▶ THE REQUEST
Every line of the data that contains the string "slot" must be copied.

-- Begin --

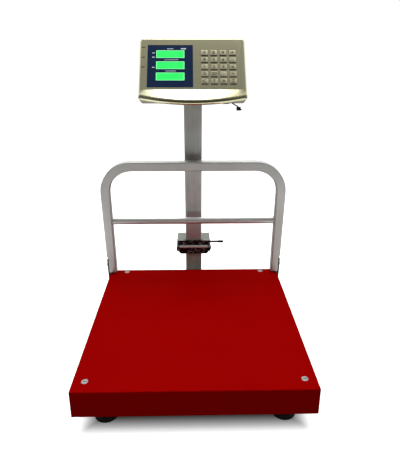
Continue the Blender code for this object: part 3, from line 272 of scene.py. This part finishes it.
def silvered_key_cap():
    """Moulded ABS cap with a silver coat: smooth, slightly warm, dulled by fingers."""
    return mottled("silvered_key_cap", "#C6C0A4", "#B3AC8E", 1.6, (0.30, 0.44), cloud=9, Metallic=0.85)[0]


def black_abs():
    """Moulded black ABS with a fine spark-eroded grain."""
    return mottled("black_abs", "#111111", "#1C1C1C", 0.8, (0.4, 0.55), relief=0.02)[0]


def solder_mask():
    """Green solder mask over glass board: even green, faintly mottled."""
    return mottled("solder_mask", "#1E6B3A", "#17592F", 0.8, (0.3, 0.4), relief=0.01)[0]


def legend_ink():
    """Dark pad-printed ink of the key figures, slightly patchy."""
    return mottled("legend_ink", "#1A1712", "#2A251C", 1.0, (0.5, 0.6),
                   **{"Specular IOR Level": 0.15})[0]


def white_print():
    """White screen print on the overlay, thin enough to look bluish."""
    return mottled("white_print", "#C3CCDC", "#DDE2EA", 1.0, (0.5, 0.6))[0]


def key_name(row, column):
    """The CAD's name of a key, counted from the upper left."""
    return "key_row%d_col%d" % (row + 1, column + 1)


def add_piece(name, mesh, body, material=None):
    """A finished piece: its mesh in place, riding on a body."""
    if material:
        mesh.materials.clear()
        mesh.materials.append(material)
    piece = bpy.data.objects.new(name, mesh)
    bpy.context.scene.collection.objects.link(piece)
    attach(piece, body)
    return piece


def give(node, material):
    """Put a material on a CAD node."""
    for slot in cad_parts[node].material_slots:
        slot.material = material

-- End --

▶ RESULT OF THE EXERCISE
    for slot in cad_parts[node].material_slots:
        slot.material = material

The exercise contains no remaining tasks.